Written instruction:
Going from the top of the data below, give again each line through the one containing "gathered taffeta skirt.", both ends kept.

Collected data:
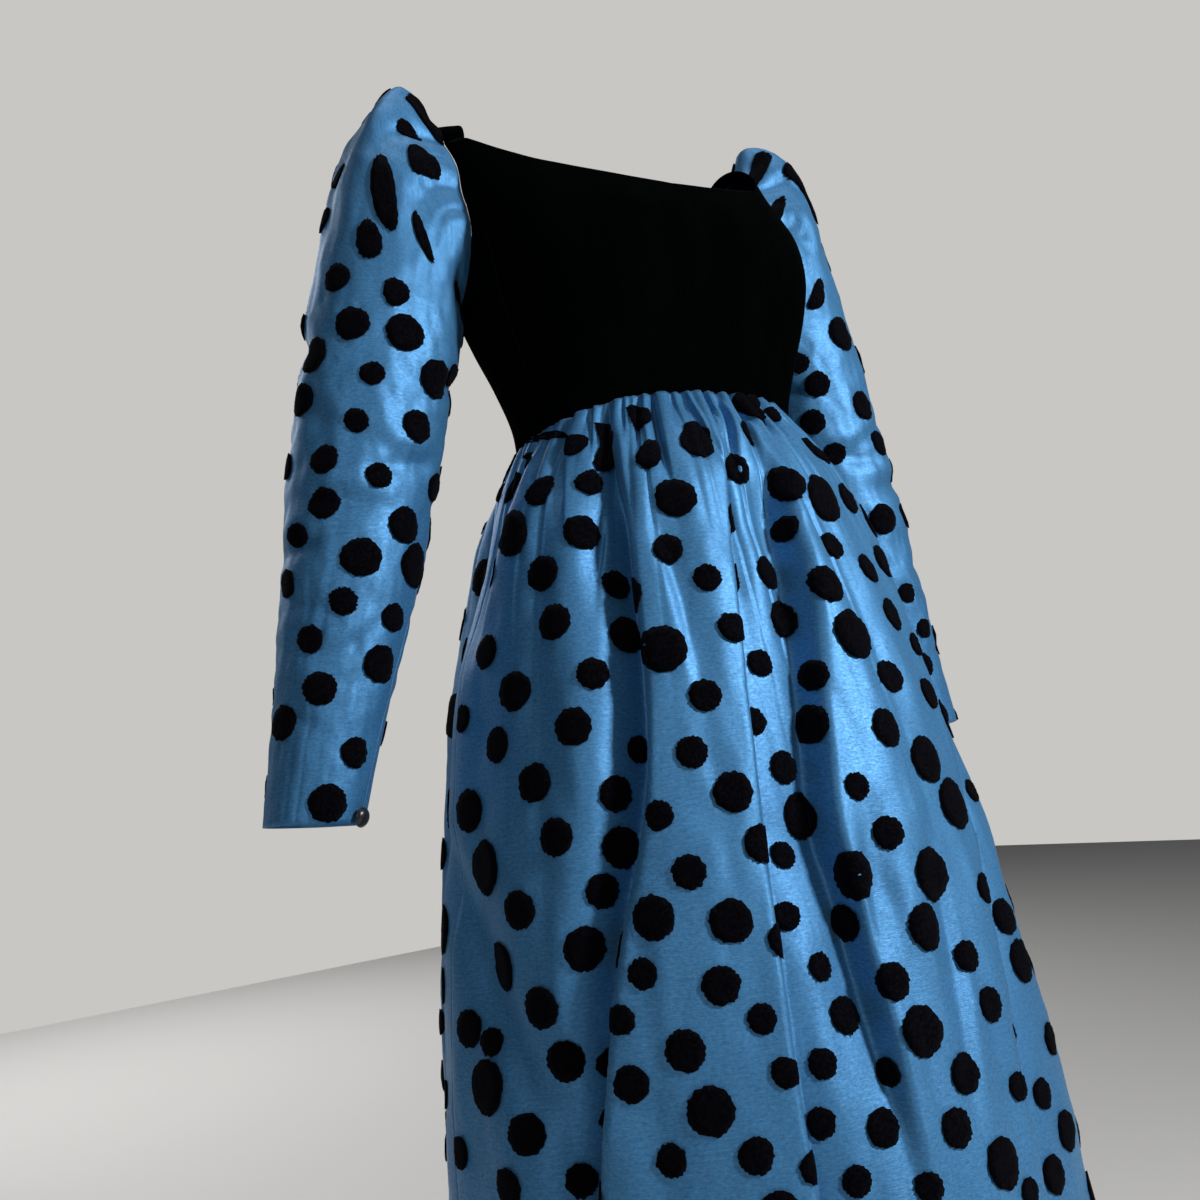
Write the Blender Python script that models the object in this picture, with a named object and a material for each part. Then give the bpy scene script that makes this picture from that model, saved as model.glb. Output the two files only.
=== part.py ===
"""Long-sleeved evening dress: a velvet bodice, puffed sleeves and a gathered taffeta skirt.

Metres, +Z up. The wearer's left is +X and the front faces -Y. The origin is the middle of
the line between the tops of the two shoulder straps, where the dress hangs.
Every cloth piece is a closed wall: an outer grid of points, the same grid moved in by the
cloth's thickness, and a rim that joins the two.
"""

import math
from collections import namedtuple

import bmesh
import bpy
import numpy as np

# ---- Driving dimensions -------------------------------------------------------------

VELVET_WALL = 0.0016
SLEEVE_WALL = 0.0014
SKIRT_WALL = 0.0018  # measured level; where gathers are steep the cloth is thinner
SEAM_GAP = 0.0003  # between neighbouring pieces

WAIST_HEIGHT = -0.2870  # the raised waist seam, at the front
WAIST_DIP = 0.0240  # the seam is this much lower at the sides and the back
CORNER_HEIGHT = -0.0300  # where the bodice's panels end and the straps begin
JOIN_HEIGHT = -0.0980  # where the side panels' seams run into the armhole
UNDERARM_HEIGHT = -0.1720
SLIT_LENGTH = 0.055  # of the cuff's opening
SLIT_GAP = 0.0012

# ---- Bodice -------------------------------------------------------------------------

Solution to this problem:
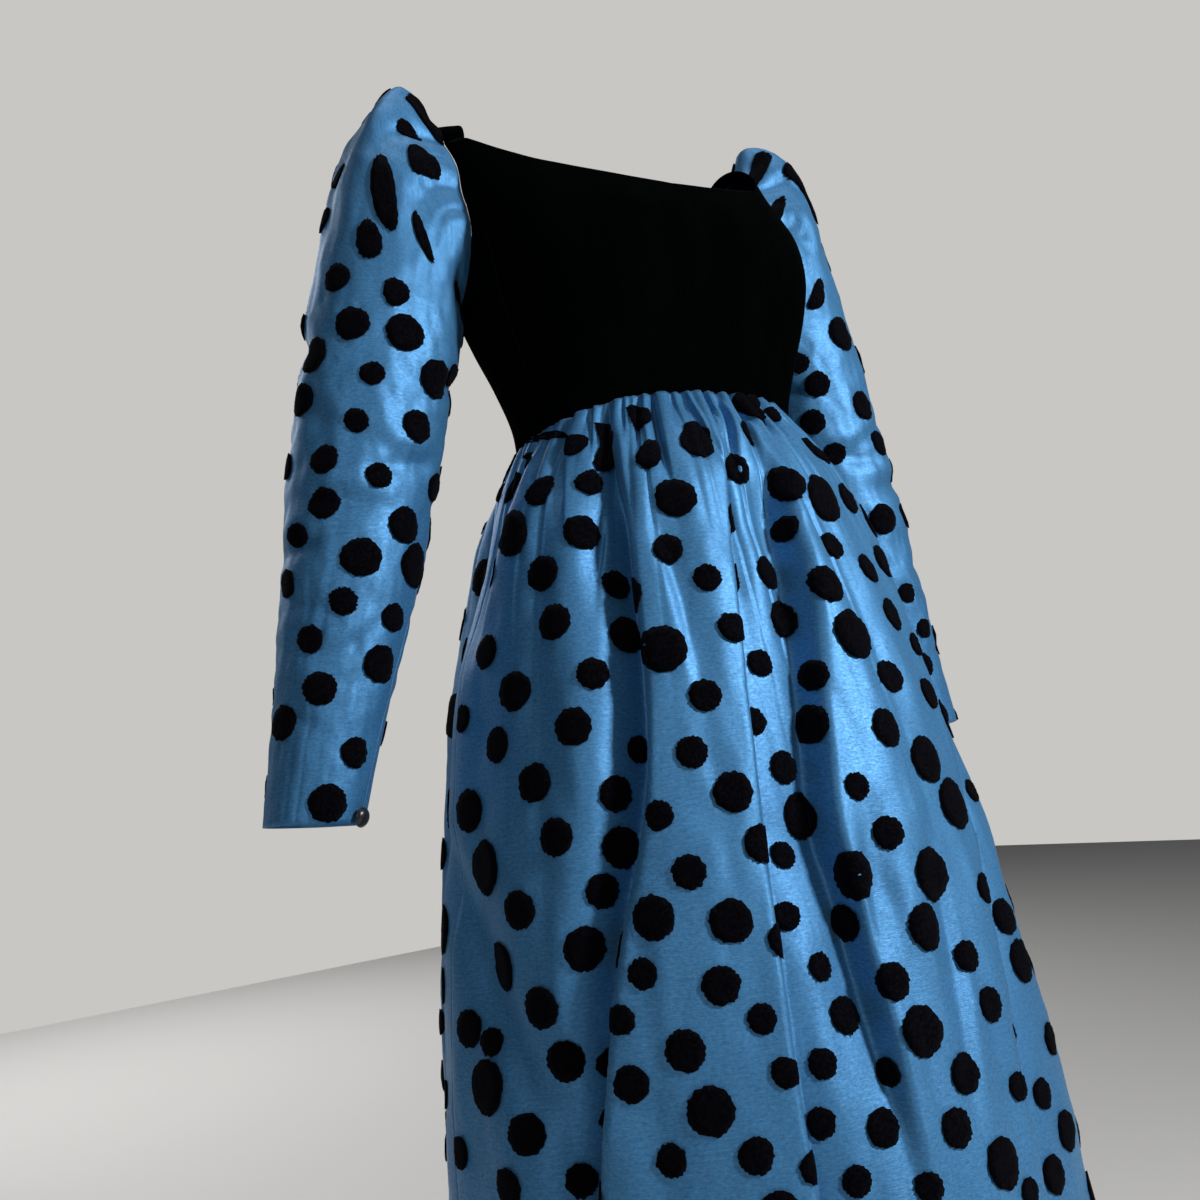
Write the Blender Python script that models the object in this picture, with a named object and a material for each part. Then give the bpy scene script that makes this picture from that model, saved as model.glb. Output the two files only.
=== part.py ===
"""Long-sleeved evening dress: a velvet bodice, puffed sleeves and a gathered taffeta skirt.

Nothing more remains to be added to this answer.